The rules for Kelce are the same for anyone else applying for a trademark. In order to have his applications approved, he must show that his marks are inherently distinctive or have acquired distinctiveness and that the marks are being used as a source  identifier of a specific service or product in commerce.

Distinctiveness. As the full name of a well-known NFL player who has had his own dating show, numerous commercials, and added fame for dating one of the biggest musical stars in the world, it is likely the TRAVIS KELCE trademark will pass muster here. KILLATRAV may fall into the same ballpark, since it both includes part of his real name, and every Instagram username must be unique. 

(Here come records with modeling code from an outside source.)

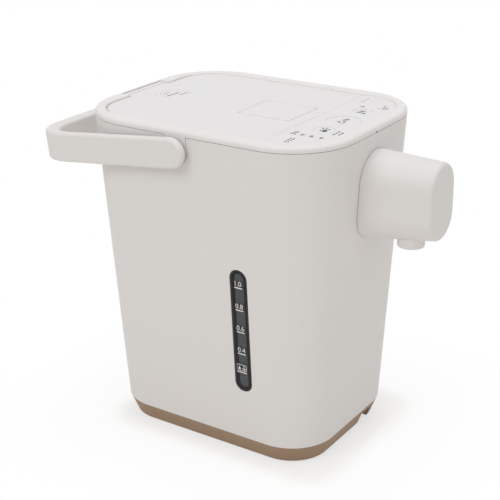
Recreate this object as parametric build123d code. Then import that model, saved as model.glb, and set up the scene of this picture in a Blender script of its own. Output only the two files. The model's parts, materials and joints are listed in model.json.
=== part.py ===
from build123d import *
import math
import os

# Electric thermo pot. Lengths are in millimetres. The housing frame has its origin at the centre of
# the base's lower edge, +Z up, the spout towards -Y and the water gauge on the -X side.

# Housing
BODY_TOP_WIDTH = 157.0
BODY_TOP_DEPTH = 202.7
BODY_TOP_CORNER = 46.0
BODY_BOTTOM_CORNER = 34.0
SIDE_TAPER = 13.6
POT_HEIGHT = 240.0
RIM_HEIGHT = 4.0
RIM_BORDER = 10.5
RIM_EDGE = 2.5
INNER_EDGE = 0.8
WALL = 2.5
SEAM = 0.4
FIT = 0.1
SHAFT_FIT = 0.05
SOFT_GAP = 0.3

# Base, bottom plate and feet
BASE_HEIGHT = 13.3
BASE_INSET = 5.3
SKIRT_HEIGHT = 3.2
LEDGE = 8.0
PLATE = 2.4
FOOT_DROP = 1.2
FOOT_WIDTH = 7.0
FOOT_LENGTH = 40.0
FOOT_END = 47.75
FOOT_SETBACK = 4.5
NOTCH_LEFT = 17.0
NOTCH_WIDTH = 14.0
NOTCH_HEIGHT = 9.0
NOTCH_DEPTH = 9.0
BASE_SCREW_SIDE = 17.9
BASE_SCREW_END = 22.75
BOSS_R = 4.5
SCREW_R = 1.5
SCREW_HEAD_R = 3.0
SCREW_HEAD = 1.4
VENT_ROWS = 6
VENT_PITCH = 9.0
VENT_GAP = 3.0
VENT_HALF = 22.0

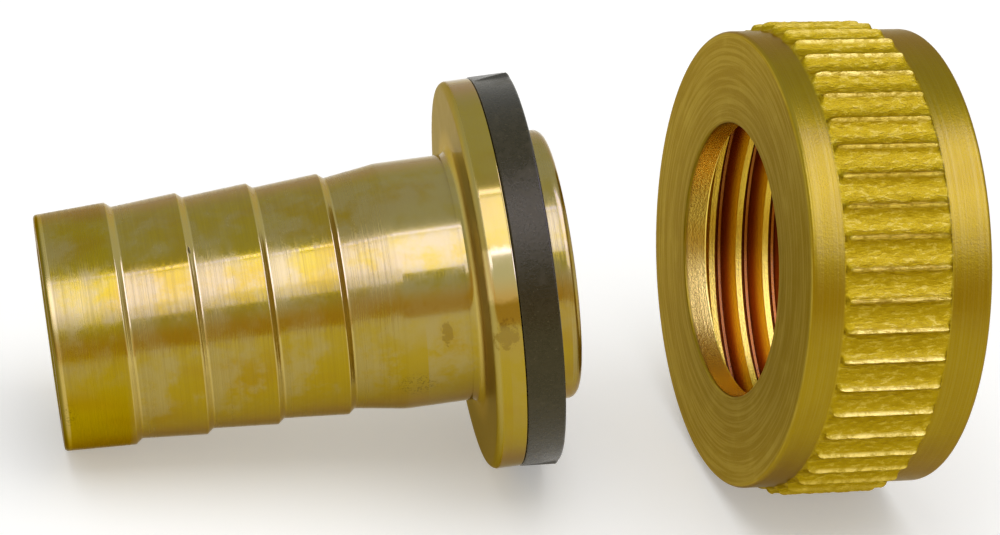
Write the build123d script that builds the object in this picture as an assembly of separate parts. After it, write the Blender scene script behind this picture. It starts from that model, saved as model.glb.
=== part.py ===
from build123d import *
import math
import os

# Hose tail coupling: a turned brass hose tail with a sealing flange, the rubber washer that sits
# on its face, and the knurled brass nut that draws the flange onto a pipe thread.
# The nut is off the tail. Both brass pieces lie on their sides on the floor, z = 0.
# Every piece is drawn about its own Z axis first and laid down afterwards. Lengths are millimetres.

# ---- Pipe thread that the nut takes: G 3/4 ----
THREAD_MINOR_DIAMETER = 24.117
THREAD_MAJOR_DIAMETER = 26.441
THREAD_PITCH = 1.814
THREAD_CREST_WIDTH = 0.3
THREAD_ROOT_WIDTH = 0.3
THREAD_MOUTH_CLEARANCE = 0.2      # on the diameter, so that a male thread starts freely

# ---- Hose tail, from the hose end to the nose ----
BORE_DIAMETER = 10.0
BORE_CHAMFER = 0.5
HOSE_END_DIAMETER = 14.4
HOSE_END_BEVEL = 0.2
BARB_COUNT = 4
BARB_PITCH = 4.33
BARB_CREST_DIAMETER = 14.8
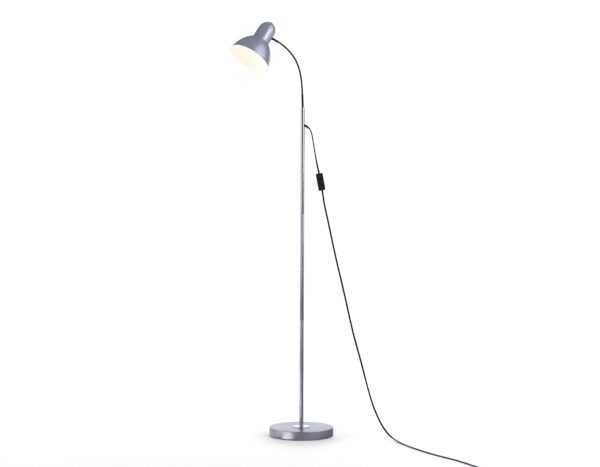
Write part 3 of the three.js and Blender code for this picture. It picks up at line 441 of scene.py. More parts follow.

The other names have a higher hill to climb. FLIGHT 87 could be used to refer to any number of things, and ALRIGHT NAH simply may not be a unique enough phrase. KELCE’S KRUNCH is fairly distinctive, but could run into the issue that it only uses Kelce’s surname – a name shared not only by countless other Kelces, but by his own brother, a famous NFL player in his own right.

Connection to a product or service. This is where Kelce will probably face the most scrutiny. What specific product or service are each of his trademarks associated with? Along with his intent to use applications, Kelce apparently included a list of possible goods and services, including things such as “bobblehead dolls,” “entertainment services,” “hoodies,” and “printed posters.”

However, much of that is theoretical rather than something he currently sells in commerce. This speaks to the commercialized aspect of the process, as well, because in order for Kelceo to sell goods or services, they have to exist first.

Possible Work-Around

Kelce, of course, knows this. That is why he submitted “intent to use” applications. Essentially, these applications buy him time, stating that he plans to use those names – and will start creating and selling products or services while the trademark application process is ongoing.

So, will Travis Kelce’s trademark applications go through? Only time will tell but Taylor Swift gave him great advice to protect his well known name through a trademark application and maybe a registration or two.